3. Ireland’s #1 tourist attraction
Today, the original Guinness brewery at St James Gate is Dublin and Ireland’s most popular tourist attraction. That’s right. More than one million people visit the famous “Guinness Storehouse” every year to learn about how the beer is brewed and to find out about its fascinating history.
4. Guinness sells a crap-load of beer…
Every day, more than 10 million glasses of Guinness are drunk around the world. Annual sales of Guinness exceed more than 850 million litres – or roughly 1.5 billion imperial pints worth. That’s despite an overall decline in Guinness consumption dating back to 2001.
5. …and not just in Ireland
The United Kingdom is the only sovereign state to go through more Guinness in a typical year than Ireland. Meanwhile, Africa accounts for about 40% of Guinness’ total worldwide sales, which could be why Guinness has factories in Nigeria, Ghana and Cameroon.
6. Guinness is good for you
You’ve seen the old ads saying “Guinness is good for you” or “Guinness for strength”. Well, that actually could be correct. According to studies, antioxidant compounds found in Guinness can slow down the accumulation of cholesterol in the human body and lessen the chance of heart attack.
7. What’s in a pint of Guinness?
The classic Guinness stout is made from water, barley (malted and roasted), hops and yeast. No artificial colourings or flavours are added to it.
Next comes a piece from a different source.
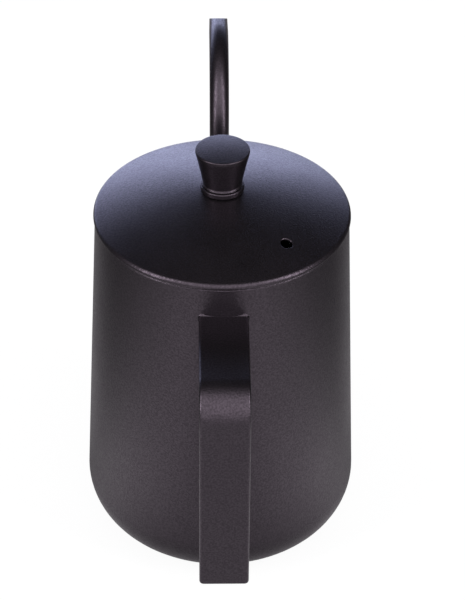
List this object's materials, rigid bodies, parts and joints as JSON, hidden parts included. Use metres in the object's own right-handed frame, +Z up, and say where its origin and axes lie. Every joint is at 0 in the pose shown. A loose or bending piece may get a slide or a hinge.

It is pasteurised and filtered and, surprisingly, contains fewer calories than most light beers.
However, vegans shouldn’t drink Guinness as it may contain traces of isinglass, a fining agent used in its production that’s made from fish.
8. How to pour the perfect Guinness…
According to the company, the “perfect pint” of Guinness takes precisely 125.27 seconds and requires you to pour it twice – once until the rich, creamy head reaches the top of the glass, and again when it settles down a bit. Meanwhile, Guinness should be served at exactly six degrees Celsius.
9. The classic Guinness look
Guinness looks black, but it isn’t. Nope, the classic Guinness stout is officially an extremely dark shade of rub red. Meanwhile, the famous Guinness harp logo always appears with its straight edge to the left. It was one of the first things in Ireland to be trademarked after the Trade Marks Registration Act of 1875 was established.
10. It started the Guinness Book of Records
In 1951, the Guinness Brewery’s managing director at the time, Sir Hugh Beaver, got into a petty argument at a pub over which was the fastest game bird in Europe. That inspired him to produce a book that could settle such pub debates – thus the Guinness Book of Records was born.